Round 1:
1. Introduce yourself - I explained about my overall and relevant experience, tech stack and achievements.
2. Explain project - Explained about a project about generating images from text. Not many questions asked, interviewer listened patiently and asked me explain every aspect in depth.
3. Project related to chatbot - Explained the project objectives. He asked about hallucination, vector databases, AWS services used etc.
After this, rest all are coding questions.
1. Generate 10 numbers and print the square of every 3rd number using list comprehension.
2. Given a number, count the number of 1's in it.
3. Given a number, identify whether the 3rd number is set or not (1 or 0 after converting to binary).

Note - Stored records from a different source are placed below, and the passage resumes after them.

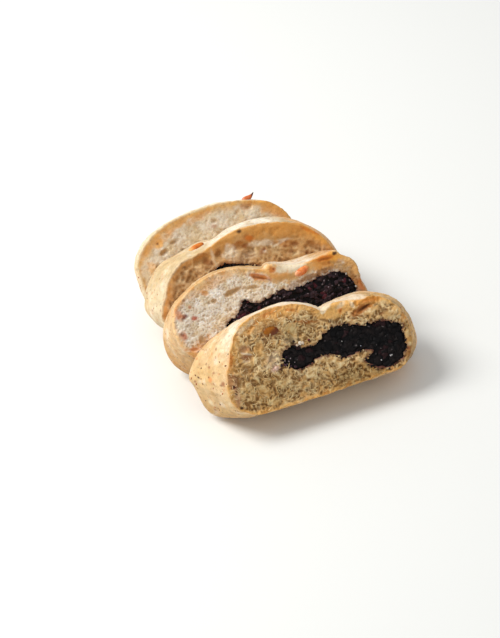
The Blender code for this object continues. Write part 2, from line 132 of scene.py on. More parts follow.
# Where the outline of each filling turns at the front face, from its left tip over the top and back below.
FILLING_1 = {
    "tip": (24.3, 24.2, 111, 0.63),
    "left_lobe": (34.2, 30.5, -29, 1.59),
    "dip": (42.9, 27.8, -9, 0.76),
    "right_lobe": (67.1, 32.9, -20, 2.2),
    "right_shoulder": (82.7, 30.2, -11, 2.13),
    "right_end": (95.9, 15.1, -91, 1.67),
    "base": (83.6, 3.8, -177, 0.44),
    "hook": (70.7, 9.1, 141, 2.05),
    "nose": (75.6, 15.4, 120, 0.88),
    "waist": (64.3, 16.2, -173, 1.48),
    "hump": (49.1, 20.9, 176, 1.07),
    "base_left": (33.6, 17.1, 174, 1.12),
}
FILLING_2 = {
    "tip": (6.7, 24.8, 116, 0.61),
    "left_shoulder": (10.1, 29.1, 18, 2.12),
    "left_lobe": (18.3, 36, 28, 1.21),
    "dip": (27.5, 33.4, -5, 0.85),
    "middle": (43.4, 36.4, -26, 0.73),
    "right_lobe": (74.1, 38.4, -2, 0.94),
    "right_end": (84.8, 23.8, -89, 1.43),
    "base_right": (75.7, 7.2, -161, 1.1),
    "waist": (46.5, 16.7, 170, 1.18),
}
FILLING_3 = {
    "tip": (12.2, 30, 116, 0.93),
    "lobe": (19.3, 37, 13, 0.9),
    "middle": (45.6, 29.1, -25, 1.48),
    "right_shoulder": (73.9, 23.8, -12, 0.94),
    "right_end": (81.7, 13.7, -108, 1.43),
    "base_right": (69.4, 6.6, 176, 0.7),
    "waist": (42.4, 15.8, 166, 1.34),
}
FILLINGS = (FILLING_1, FILLING_2, FILLING_3)

# From the front face to the rear face the filling widens and drifts: scales, then shifts.
FILLING_DRIFT = ((1.145, 0.96, 1.2, 1.8), (1.015, 0.96, 3.9, -0.5), (1.09, 0.91, -0.7, -0.3))

# Pits in each cut face: centre, half sizes, turn, depth.
PITS = (
    (
        (44.2, 41, 5.2, 1.3, -18, 1.5), (76.6, 39.3, 5, 1.5, 18, 1.7), (5, 36.8, 2.6, 1.9, -16, 1.6),
        (5.4, 31.4, 3.6, 1.9, -16, 1.8), (3.6, 25.2, 2.5, 3, -17, 2), (-2.2, 19.2, 2.2, 2.8, -17, 1.8),
        (13.8, 36.1, 2, 2.4, -16, 1.6), (14.4, 28.4, 2.4, 1.8, 20, 1.4), (22.8, 42.1, 5.6, 3.3, -7, 1),
    ),
    (
        (14.8, 43.4, 6.8, 1.7, 8, 1.5), (27, 42.4, 4.4, 1.1, -12, 1), (31.8, 47.2, 6.2, 1.6, -26, 0.8),
        (-0.9, 47, 1.8, 1.4, -16, 1), (3.1, 41.4, 1.8, 1.4, -16, 0.9), (-9.4, 22.6, 1.8, 2.2, -16, 1),
        (-15.4, 18.7, 3.4, 1, -14, 1),
    ),
    (
        (9.8, 43.2, 5.6, 3.7, -8, 2.6), (20.6, 43.9, 2.7, 2.2, 33, 1.8), (34.4, 45.4, 3.6, 2.7, -16, 1.5),
        (66, 37.4, 3, 2, -16, 1.1), (75.8, 34.4, 3.8, 2, -42, 1), (52.6, 41.4, 2.4, 1.5, -16, 0.8),
    ),
    (
        (-3.8, 34.1, 3.2, 1.7, 14, 1.6), (3.6, 38.6, 2.8, 1.3, 9, 1.4), (30, 44, 2.2, 1.5, -10, 1.2),
        (52.6, 46.2, 2.4, 1.6, -15, 1.4),
    ),
)

# How clearly a pale rim runs round the pits of each slice.
PIT_RIMS = (0.0, 0.3, 0.12, 0.25)

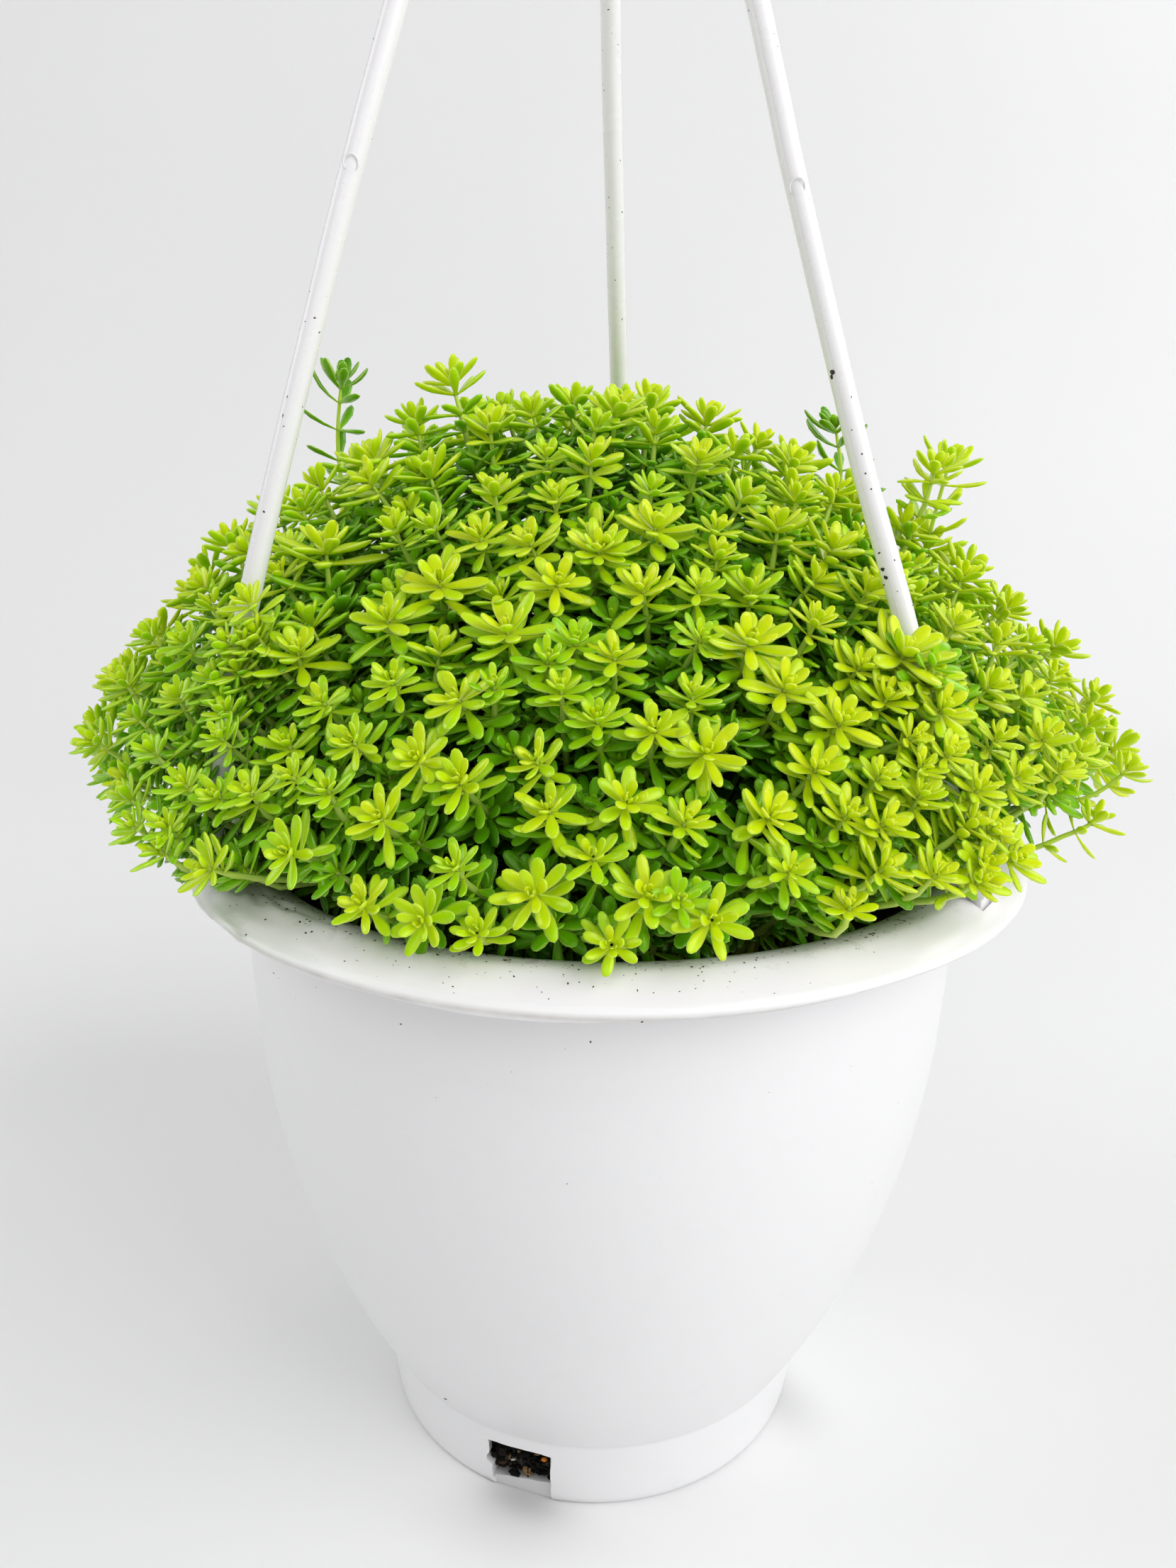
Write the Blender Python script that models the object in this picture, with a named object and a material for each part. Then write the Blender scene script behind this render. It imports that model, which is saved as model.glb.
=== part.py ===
"""A golden japanese stonecrop in a white moulded hanging pot, standing on its foot.

Metres, +Z up. The origin is the middle of the pot's foot, on the surface it stands on.
The front of the pot faces -Y. The pot is a turned shell with a rolled flange rim, a
short foot ring and one drain slot. A one-piece hanger, three bowed arms from a hub with
an open hook, snaps through three slots in the rim. The mix fills the pot, and the plant
is a cushion of rooted clumps, each a crown with stems that end in star-shaped heads. Three
stems are long shoots that stand out of the cushion at the back and the right.
"""
import math
import random

import bmesh
import bpy
from mathutils import Vector

MM = 0.001

# ---------------------------------------------------------------- driving dimensions (mm)
RIM_R = 89.0            # outermost radius of the rolled rim
RIDGE_R = 81.4          # radius of the rim's top ridge
RIDGE_Z = 143.0         # height of the ridge over the table
FOOT_R = 48.9           # foot ring where it meets the table
FOOT_TOP_R = 52.2       # foot ring at its upper seam
FOOT_TOP_Z = 18.0
WALL = 1.7              # wall of the moulding
FLOOR_Z = 4.0           # top of the pot's floor
BODY = ((18.6, 51.9), (30.0, 57.9), (42.5, 63.3), (55.0, 67.6), (69.0, 71.6),
        (84.0, 74.6), (100.0, 76.5), (116.0, 77.3), (136.0, 76.6))
POT_SIDES = 44
RIM_LEAN = 0.0083       # the soft rim stands about half a degree out of level
RIM_SHIFT = 1.1         # and about a millimetre out of centre, to +X

SLOT_AZ = 252.0         # drain slot in the foot wall
SLOT_WIDTH, SLOT_LOW, SLOT_HIGH = 14.0, 4.2, 13.2
SLOT_POCKET = 7.5       # how far the mix has washed back behind the slot

ARM_AZ = (86.0, 206.0, 326.0)
CLIP_R = 84.4           # radius of the three rim slots
CLIP_WIDE, CLIP_DEEP = 6.6, 3.4
HUB = (-5.0, -2.0, 382.0)
HUB_R, HUB_H = 8.0, 6.0
ARM_R = 2.35
HOOK_R, HOOK_BAR = 13.0, 2.5

SOIL_Z = 131.5          # flat level of the mix
GAP = 0.35              # clearance between neighbouring pieces

# Cushion of leaves: a mound whose top lies a little behind and left of the pot's axis. It
# reaches further out on the right, and its front slopes down to the rim.
DOME_AT = (-4.0, 14.0)
DOME_Z0, DOME_H = 147.0, 86.5
DOME_P_SIDE, DOME_P_SKEW, DOME_P_FRONT = 1.58, 0.10, 1.32
DOME_SIDE, DOME_SKEW, DOME_BACK_CUT, DOME_FRONT_CUT = 119.0, 6.0, 25.0, 19.0
HEAD_R = 6.6            # star head of one shoot
# Three long shoots that stand out of the cushion: their way from foot to tip
LONG_SHOOTS = (((-63.0, 43.0, 207.0), (-63.6, 41.0, 224.0), (-62.8, 40.0, 238.0)),
               ((57.0, 41.0, 205.0), (56.0, 38.0, 219.0), (53.0, 37.0, 230.0)),
               ((78.0, 19.0, 197.0), (76.5, 17.0, 210.0), (73.5, 16.0, 220.0)))
SEED = 20240611

random.seed(SEED)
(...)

Do it without converting the number to binary (using bit wise operations).
4. Given a list of numbers in ascending order, write binary search algorithm to find the index of a given number.
5. Sort the list of numbers without any inbuilt functions.
6. Given a nested json (or dictionary), write a function which returns the value of a key (key is of the form a.b.d.f where a, b, d, f are keys with a being initial key and b is nested key (key of value of a) etc.
Lastly, the interviewer asked if I worked on docker, kubernetes, redis, no sql databases etc
Round 2:
Asked me to explain what was asked in first round so that he can avoid those areas.
1. For finetuning a llama model, design the architecture (Like servers, s3 bucket, sagemaker, vector databases etc). He asked why vector database and after I said, to store documents, he asked why do you want to store in a database when they are already present in some location. I explained I will convert the documents into embeddings and store embeddings as models cannot work on text directly and needs to be converted to numbers either bow, tfidf or embeddings etc (I felt a bit bizzarre and at this point I felt may be the interviewer is not a data scientist perhaps ?)
2. He asked me to give a bare bone structure for creating a pipeline to finetune llama model with classes, class variables, functions that go into base class, different stages of pipeline etc. The interviewer wants to write the base class first ( I usually write all the functions first then convert them into classes and put common functions into base class but the interviewer wanted to start identifying all the common things and start with base class). I did not answer this to satisfaction. At this stage, I knew I messed up the interview.
Coding question
1. Function to calculate 2^7 without using inbuilt operators. I simply looped it 7 times. Asked the time complexity of the solution which is O(n). He asked me to do it in time complexity of O(logn). A leet code question. I failed to do it.
Interviewer was friendly. He helped me in both identifying the stages of pipeline and also to get the coding question done in O(logn) complexity but I could not.